[Task directions] Your answer should consist only of the lines below from the one with "vaseProfile, AROUND_VASE, ceramic);" through the one with "obj.matrix_parent_inverse = Matrix.Identity(4)", copied exactly.
— Start Dataset content —
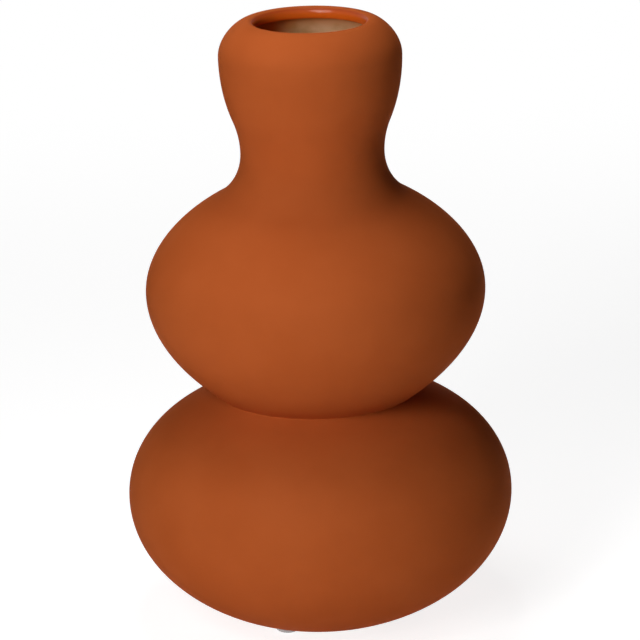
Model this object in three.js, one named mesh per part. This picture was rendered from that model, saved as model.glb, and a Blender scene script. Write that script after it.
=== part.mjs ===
// Gourd vase in slip-cast dolomite ceramic, on three stick-on bumpers.
// Millimetres. +Z is up, and the origin is on the table under the middle of the vase.
import * as THREE from "three";

// Lower lobe
const lowerRadius = 70; // at its widest ring
const lowerBelow = 48.9; // how far its curve would reach under the widest ring
const lowerAbove = 38.7; // how far its curve would reach over it
const lowerShoulderTaper = -0.22; // leanness of the shoulder, where 0 is a true ellipse and less is fuller
const footRadius = 29; // where the curve meets the flat underside

// Crease between the lower and the middle lobe
const creaseRadius = 36.3; // at its narrowest ring
const creaseLowerBlend = 200; // radius of the hollow curve that sweeps up from the lower lobe
const creaseUpperBlend = 0.8; // radius of the tight turn to the underside of the middle lobe
const creaseLean = 57; // degrees from upright, of the wall where the sweep meets the turn

// Middle lobe
const middleRadius = 61.2;
const middleBelow = 53;
const middleUndersideTaper = 0.3;
const middleAbove = 43.4;
const middleShoulderTaper = 0.12;

// Neck
const neckRadius = 25.8;
const neckLowerBlend = 19.2;
const neckUpperBlend = 32.1;

// Top lobe and rim
const topRadius = 32.7;
const topBelow = 45.8;
const topAbove = 12.8; // from the widest ring to the crest of the rim
const topShoulderTaper = 0.2;
const crestRadius = 21.9;

// Ceramic wall
const wall = 4.6;
const recessDepth = 1; // shallow hollow in the underside, so that only a ring of it is flat
const recessSlope = 2; // width of the slope around the hollow

// Bumpers
const bumperDiameter = 9.5;
const bumperHeight = 2.5;
const soleDiameter = 5; // flat of a bumper on the table
const skirtHeight = 0.3; // straight edge of a bumper, next to its adhesive
const adhesiveThickness = 0.2;
const footMargin = 0.4; // from a bumper to the edge of the foot
const recessMargin = 2; // from a bumper to the hollow
const frontBumperAngle = -123; // degrees from +X, anticlockwise seen from above

const footHeight = bumperHeight + adhesiveThickness;
const bumperRadius = bumperDiameter / 2;
const bumperCircle = footRadius - footMargin - bumperRadius;
const recessRadius = bumperCircle - bumperRadius - recessMargin;

// Flats around each turned piece, and points along the small roundings
const AROUND_VASE = 60;
const AROUND_BUMPER = 24;
const RIM_POINTS = 6;
const DOME_POINTS = 5;
const INNER_SHARE = 0.6; // points on the hidden inner face for each one on the outer face
const QUARTER_TURN = Math.PI / 2;

// Each lobe is swept by two quarters of an ellipse, under and over its widest ring. Angle 0 is that ring,
// and a quarter turn is the end at the pole radius. The taper pulls the middle of the curve inwards.
function lobe(widest, reach, taper = 0, poleRadius = 0) {
  return { swell: widest - poleRadius, reach, taper, poleRadius, height: 0 };
}

// A point of a lobe's curve, moved out by the gap along the curve's normal.
function onLobe({ swell, reach, taper, poleRadius, height }, angle, gap = 0) {
  const cos = Math.cos(angle);
  const sin = Math.sin(angle);
  const lean = 1 - taper * sin * sin;
  const slopeX = -swell * sin * (lean + 2 * taper * cos * cos);
  const slopeY = reach * cos;
  const length = Math.hypot(slopeX, slopeY);
  return new THREE.Vector2(
    poleRadius + swell * cos * lean + (gap * Math.abs(slopeY)) / length,
    height + reach * sin - (gap * Math.sign(reach) * slopeX) / length,
  );
}

// Where a falling function crosses zero, by halving.
function crossing(low, high, falling) {
  for (let i = 0; i < 60; i++) {
    const middle = (low + high) / 2;
    if (falling(middle) > 0) low = middle;
    else high = middle;
  }
  return low;
}

// The angle at which a lobe's curve, moved out by the gap, has this radius.
function angleAt(shape, radius, gap = 0) {
  return crossing(0, QUARTER_TURN, (angle) => onLobe(shape, angle, gap).x - radius);
}

const lowerUnder = lobe(lowerRadius, -lowerBelow);
const lowerOver = lobe(lowerRadius, lowerAbove, lowerShoulderTaper);
const middleUnder = lobe(middleRadius, -middleBelow, middleUndersideTaper);
const middleOver = lobe(middleRadius, middleAbove, middleShoulderTaper);
const topUnder = lobe(topRadius, -topBelow);
const topOver = lobe(topRadius, topAbove, topShoulderTaper, crestRadius);

// A stretch of the wall's face has a count of points, and a function that gives the point at a fraction of
// its length, set into the wall by the inset.
function lobeStretch(shape, from, to, points) {
  return { points, at: (fraction, inset) => onLobe(shape, from + (to - from) * fraction, -inset) };
}

// A hollow curve has its centre outside the vase, so the inner face of the wall has the larger radius.
function hollowStretch(centre, radius, start, end, points) {
  const from = start.clone().sub(centre).angle();
  const turn = end.clone().sub(centre).angle() - from;
  return {
    points,
    at: (fraction, inset) => {
      const angle = from + turn * fraction;
      return new THREE.Vector2(Math.cos(angle), Math.sin(angle)).multiplyScalar(radius + inset).add(centre);
    },
  };
}

// A waist has two hollow curves, which touch each other and the lobes under and over it. The wall leans by
// the lean where they meet, and the upper one has the narrowest ring. The lobe over it is lifted onto them.
function waist(under, over, radius, lowerBlend, upperBlend, lean, points) {
  const outwards = new THREE.Vector2(Math.cos(lean), Math.sin(lean));
  const fromUpper = outwards.clone().multiplyScalar(lowerBlend - upperBlend);
  const underEnd = angleAt(under, radius + upperBlend + fromUpper.x, lowerBlend);
  const lowerCentre = onLobe(under, underEnd, lowerBlend);
  const upperCentre = lowerCentre.clone().sub(fromUpper);
  const meeting = outwards.multiplyScalar(-upperBlend).add(upperCentre);
  const overStart = angleAt(over, radius + upperBlend, upperBlend);
  over.height = upperCentre.y - onLobe(over, overStart, upperBlend).y;
  const lower = hollowStretch(lowerCentre, lowerBlend, onLobe(under, underEnd), meeting, points);
  const upper = hollowStretch(upperCentre, upperBlend, meeting, onLobe(over, overStart), points);
  return { underEnd, overStart, stretches: [lower, upper] };
}

// The lobes stand on each other from the foot up, so each height follows from the curves under it.
const footAngle = angleAt(lowerUnder, footRadius);
lowerUnder.height = footHeight - onLobe(lowerUnder, footAngle).y;
lowerOver.height = lowerUnder.height;
const creaseTurn = THREE.MathUtils.degToRad(creaseLean);
const crease = waist(lowerOver, middleUnder, creaseRadius, creaseLowerBlend, creaseUpperBlend, creaseTurn, 4);
middleOver.height = middleUnder.height;
const neck = waist(middleOver, topUnder, neckRadius, neckLowerBlend, neckUpperBlend, 0, 4);
topOver.height = topUnder.height;

const stretches = [
  lobeStretch(lowerUnder, footAngle, 0, 9),
  lobeStretch(lowerOver, 0, crease.underEnd, 6),
  ...crease.stretches,
  lobeStretch(middleUnder, crease.overStart, 0, 7),
  lobeStretch(middleOver, 0, neck.underEnd, 7),
  ...neck.stretches,
  lobeStretch(topUnder, neck.overStart, 0, 4),
  lobeStretch(topOver, 0, QUARTER_TURN, 6),
];

// One face of the wall from the foot to the crest. Neighbouring stretches share the point where they meet.
function wallFace(inset, share) {
  const face = [stretches[0].at(0, inset)];
  for (const { points, at } of stretches) {
    const count = Math.ceil(points * share);
    for (let i = 1; i <= count; i++) face.push(at(i / count, inset));
  }
  return face;
}

// Points on an arc of an ellipse, with both ends.
function arc(centre, radiusX, radiusY, from, to, steps) {
  return Array.from({ length: steps + 1 }, (_, i) => {
    const angle = from + ((to - from) * i) / steps;
    return new THREE.Vector2(centre.x + radiusX * Math.cos(angle), centre.y + radiusY * Math.sin(angle));
  });
}

// The rim is rounded over the whole thickness of the wall. Its ends are the ends of the two faces.
const rimRadius = wall / 2;
const rimCentre = new THREE.Vector2(crestRadius, topOver.height + topAbove - rimRadius);
const rim = arc(rimCentre, rimRadius, rimRadius, QUARTER_TURN, 3 * QUARTER_TURN, RIM_POINTS).slice(1, -1);

const outerFace = wallFace(0, 1);
const innerFace = wallFace(wall, INNER_SHARE).reverse();
const recessHeight = footHeight + recessDepth;
const floorHeight = innerFace.at(-1).y;

const vaseProfile = [
  new THREE.Vector2(0, recessHeight),
  new THREE.Vector2(recessRadius - recessSlope, recessHeight),
  new THREE.Vector2(recessRadius, footHeight),
  ...outerFace,
  ...rim,
  ...innerFace,
  new THREE.Vector2(0, floorHeight),
];

// A bumper is a low dome on its sole. The adhesive fills the space between its flat back and the foot.
const soleRadius = soleDiameter / 2;
const domeHeight = bumperHeight - skirtHeight;
const domeCentre = new THREE.Vector2(soleRadius, domeHeight);
const bumperProfile = [
  new THREE.Vector2(0, 0),
  ...arc(domeCentre, bumperRadius - soleRadius, domeHeight, -QUARTER_TURN, 0, DOME_POINTS),
  new THREE.Vector2(bumperRadius, bumperHeight),
  new THREE.Vector2(0, bumperHeight),
];

const adhesiveProfile = [
  new THREE.Vector2(0, bumperHeight),
  new THREE.Vector2(bumperRadius, bumperHeight),
  new THREE.Vector2(bumperRadius, footHeight),
  new THREE.Vector2(0, footHeight),
];

const ceramic = new THREE.MeshStandardMaterial({ color: 0xb4591f, roughness: 0.62, metalness: 0 });
const clearRubber = new THREE.MeshStandardMaterial({
  color: 0xd9dbdc,
  roughness: 0.25,
  metalness: 0,
  transparent: true,
  opacity: 0.55,
});
const adhesive = new THREE.MeshStandardMaterial({ color: 0xe6e2d3, roughness: 0.5, metalness: 0 });

const vase = new THREE.Group();
vase.name = "gourd_vase";

function turned(name, profile, around, material) {
  const geometry = new THREE.LatheGeometry(profile, around).rotateX(QUARTER_TURN);
  const mesh = new THREE.Mesh(geometry, material);
  mesh.name = name;
  vase.add(mesh);
  return mesh;
}

turned("vase_body", vaseProfile, AROUND_VASE, ceramic);

["left_front", "right", "rear"].forEach((place, i, places) => {
  const angle = THREE.MathUtils.degToRad(frontBumperAngle + (360 * i) / places.length);
  const x = bumperCircle * Math.cos(angle);
  const y = bumperCircle * Math.sin(angle);
  turned(place + "_bumper", bumperProfile, AROUND_BUMPER, clearRubber).position.set(x, y, 0);
  turned(place + "_adhesive_disc", adhesiveProfile, AROUND_BUMPER, adhesive).position.set(x, y, 0);
});

export default vase;
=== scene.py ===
import math

import bpy
from mathutils import Matrix, Vector, noise


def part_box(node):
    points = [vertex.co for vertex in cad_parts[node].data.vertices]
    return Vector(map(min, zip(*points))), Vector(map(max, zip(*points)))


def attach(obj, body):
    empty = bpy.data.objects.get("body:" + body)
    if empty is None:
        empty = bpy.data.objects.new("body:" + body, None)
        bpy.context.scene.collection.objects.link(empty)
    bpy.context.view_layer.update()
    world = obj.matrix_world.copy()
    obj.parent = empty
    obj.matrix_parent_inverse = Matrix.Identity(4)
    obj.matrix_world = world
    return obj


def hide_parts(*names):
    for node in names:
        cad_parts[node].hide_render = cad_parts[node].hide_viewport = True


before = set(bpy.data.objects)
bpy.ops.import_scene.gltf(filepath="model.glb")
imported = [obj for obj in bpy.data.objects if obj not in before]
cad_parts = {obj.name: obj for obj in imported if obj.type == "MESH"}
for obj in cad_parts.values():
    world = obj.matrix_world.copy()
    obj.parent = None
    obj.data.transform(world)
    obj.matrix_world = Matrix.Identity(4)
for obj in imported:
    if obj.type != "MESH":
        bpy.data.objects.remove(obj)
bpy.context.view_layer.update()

# Lengths are in metres. Heights are above the table, and the side that the photograph shows is -Y.
MM = 0.001
QUARTER_TURN = math.pi / 2
ON_AXIS = 1e-9
body_low, body_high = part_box("vase_body")

# Outline of the vase, by the same kinds of curves as its solid. From the shoulder of the lower lobe to the
# underside of the middle one the values differ from the solid's, whose shoulder lies up to 1.7 mm lower.
LOWER_RADIUS = body_high.x
LOWER_BELOW = 48.9 * MM
LOWER_ABOVE = 43.8 * MM
LOWER_SHOULDER_TAPER = -0.09
FOOT_RADIUS = 29 * MM
FOOT_HEIGHT = body_low.z
CREASE_RADIUS = 36.28 * MM
CREASE_LOWER_BLEND = 115 * MM
CREASE_UPPER_BLEND = 0.2 * MM
CREASE_LEAN = math.radians(62)
MIDDLE_RADIUS = 61.2 * MM
MIDDLE_BELOW = 51.5 * MM
MIDDLE_UNDERSIDE_TAPER = 0.24
MIDDLE_ABOVE = 43.4 * MM
MIDDLE_SHOULDER_TAPER = 0.12
NECK_RADIUS = 25.8 * MM
NECK_LOWER_BLEND = 19.2 * MM
NECK_UPPER_BLEND = 32.1 * MM
TOP_RADIUS = 32.7 * MM
TOP_BELOW = 45.8 * MM
TOP_ABOVE = 12.8 * MM
TOP_SHOULDER_TAPER = 0.2
CREST_RADIUS = 21.9 * MM
WALL = 4.6 * MM
RECESS_RADIUS = 17.1 * MM
RECESS_DEPTH = 1 * MM
RECESS_SLOPE = 2 * MM

# Small roundings that the solid leaves sharp
FOOT_ROUNDING = 1.1 * MM
RECESS_ROUNDING = 0.6 * MM
FLOOR_ROUNDING = 7 * MM

# How far hand finishing left the casting from a true turned shape, always inwards
WAVER_DEPTH = 0.12 * MM
WAVER_LENGTH = 34 * MM
RIPPLE_DEPTH = 0.02 * MM
RIPPLE_LENGTH = 9 * MM
WAVER_FADE_AT_FOOT = 8 * MM
WAVER_FADE_AT_CREST = 6 * MM

# Bumpers
SOLE_RADIUS = 2.5 * MM
SKIRT_HEIGHT = 0.3 * MM
BUMPER_EASING = 0.12 * MM

# Where the finishes change, as distances over the surface from the crest of the rim, positive inwards
GLOSS_STARTS = 0.7 * MM
GLOSS_FULL = 1.9 * MM
LIP_INNER_STARTS = 1.5 * MM
LIP_INNER_FULL = 5.2 * MM
COAT_ENDS = 6.4 * MM
COAT_FADE = 1 * MM
COAT_EDGE_WANDER = 0.7 * MM
TINGE_WIDTH = 9 * MM
LEFT_ORANGE_FADES = 13.2 * MM
LEFT_ORANGE_ENDS = 22 * MM

# Where the inner wall turns orange on its left side, as places along X
LEFT_ORANGE_STARTS_AT = -4 * MM
LEFT_ORANGE_FULL_AT = -13 * MM
LEFT_ORANGE_WANDER = 1.5 * MM

# Where the foot was wiped bare, as distances over the surface inwards from its edge
WIPE_STARTS = 2.2 * MM
WIPE_FULL = 3.6 * MM
WIPE_WANDER = 0.8 * MM

# Fineness of the meshes
AROUND_BODY = 192
AROUND_BUMPER = 64
AROUND_FLOOR = 96
RIM_STEPS = 20
INNER_SHARE = 0.5  # points on the inner face for each one on the outer face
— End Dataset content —
[In response]
turned("vase_body", vaseProfile, AROUND_VASE, ceramic);

["left_front", "right", "rear"].forEach((place, i, places) => {
  const angle = THREE.MathUtils.degToRad(frontBumperAngle + (360 * i) / places.length);
  const x = bumperCircle * Math.cos(angle);
  const y = bumperCircle * Math.sin(angle);
  turned(place + "_bumper", bumperProfile, AROUND_BUMPER, clearRubber).position.set(x, y, 0);
  turned(place + "_adhesive_disc", adhesiveProfile, AROUND_BUMPER, adhesive).position.set(x, y, 0);
});

export default vase;
=== scene.py ===
import math

import bpy
from mathutils import Matrix, Vector, noise


def part_box(node):
    points = [vertex.co for vertex in cad_parts[node].data.vertices]
    return Vector(map(min, zip(*points))), Vector(map(max, zip(*points)))


def attach(obj, body):
    empty = bpy.data.objects.get("body:" + body)
    if empty is None:
        empty = bpy.data.objects.new("body:" + body, None)
        bpy.context.scene.collection.objects.link(empty)
    bpy.context.view_layer.update()
    world = obj.matrix_world.copy()
    obj.parent = empty
    obj.matrix_parent_inverse = Matrix.Identity(4)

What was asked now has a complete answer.